Henry Finnis Blosse Lynch, MA, FRGS (18 April 1862 – 24 November 1913) was a British traveller, businessman, and Liberal Member of Parliament.

Biography
Lynch was the only son of the Mesopotamian explorer Thomas Kerr Lynch, of a landed Irish family based at Partry House, County Mayo, and Harriet Taylor, the daughter of Colonel Robert Taylor, a British political resident at Baghdad, and his Armenian wife. He was born in London and educated at Eton College, the University of Heidelberg, and Trinity College, Cambridge, where he studied classics.  Although called to the bar from the Middle Temple in 1887, he eschewed a career in law in favour of working for his family business, Lynch Brothers, a commercial firm founded in Baghdad in 1841 which exported goods from Britain to Mesopotamia. He became the company's chairman in 1896.

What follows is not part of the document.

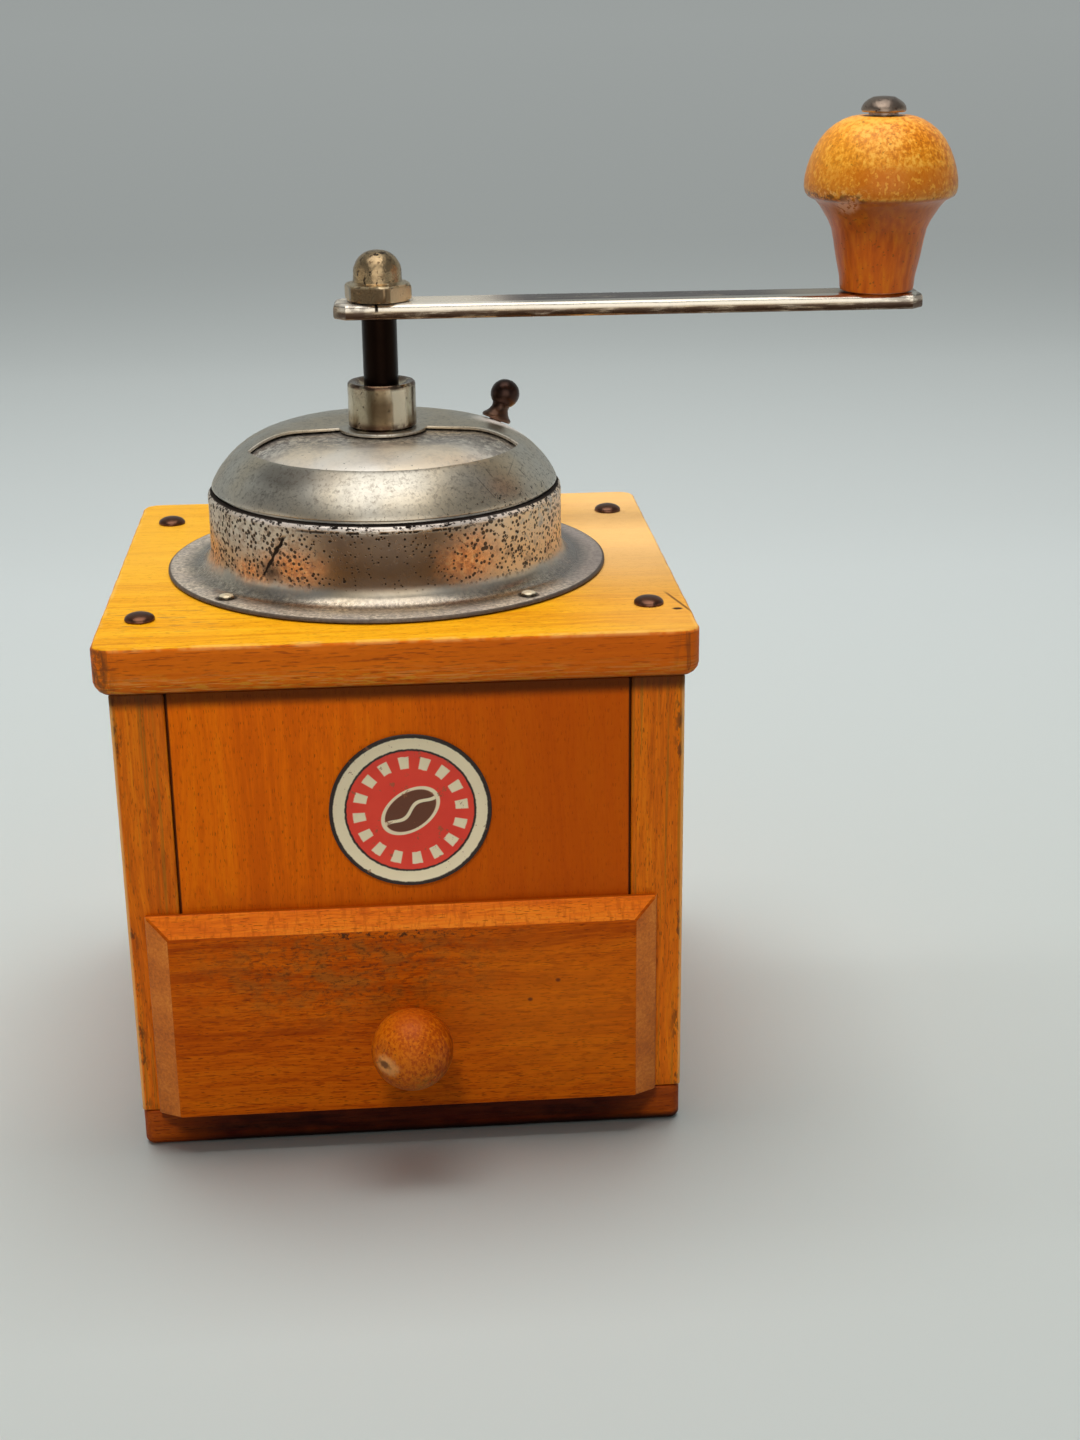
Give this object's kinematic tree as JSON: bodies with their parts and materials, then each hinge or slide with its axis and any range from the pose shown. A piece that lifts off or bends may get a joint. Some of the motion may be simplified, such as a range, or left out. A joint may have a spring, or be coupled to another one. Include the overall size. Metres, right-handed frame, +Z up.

Lynch was admitted as a freeman of the Worshipful Company of Bowyers of the City of London in 1888.

Lynch was elected at the 1906 general election as Member of Parliament (MP) for Ripon, but was defeated at the January 1910 general election.

Lynch died, unmarried, of pneumonia in a hotel in Calais in 1913. He left half of his estate to Trinity College. He also bequeathed a large number of middle-eastern artefacts to the British Museum. Photographs by Lynch are held by the British Library and in the Conway Library at The Courtauld Institute of Art whose archive, of primarily architectural images, is being digitised under the wider Courtauld Connects project.

Travel to Armenia
Lynch wrote a two-volume book on Armenia, which were published in 1901. A reviewer wrote in the journal Man: "The result is this magnificently printed and illustrated mixture of travel notes and impressions, historical and archaeological research, political ratiocination, and geographical information." Another reviewer wrote in The Geographical Journal: "Mr. Lynch's book is full of information, but from a geographical point of view, it is somewhat disappointing. In the descriptions of scenery there is occasionally such a flow of words that the reader is apt to be wearied and lose the impression which the writer intends to convey." Martin Conway described it in 1916 as a "classical work on the country" and added that his "journeys in Armenia and close study of the country made him beyond question the greatest recent authority upon it."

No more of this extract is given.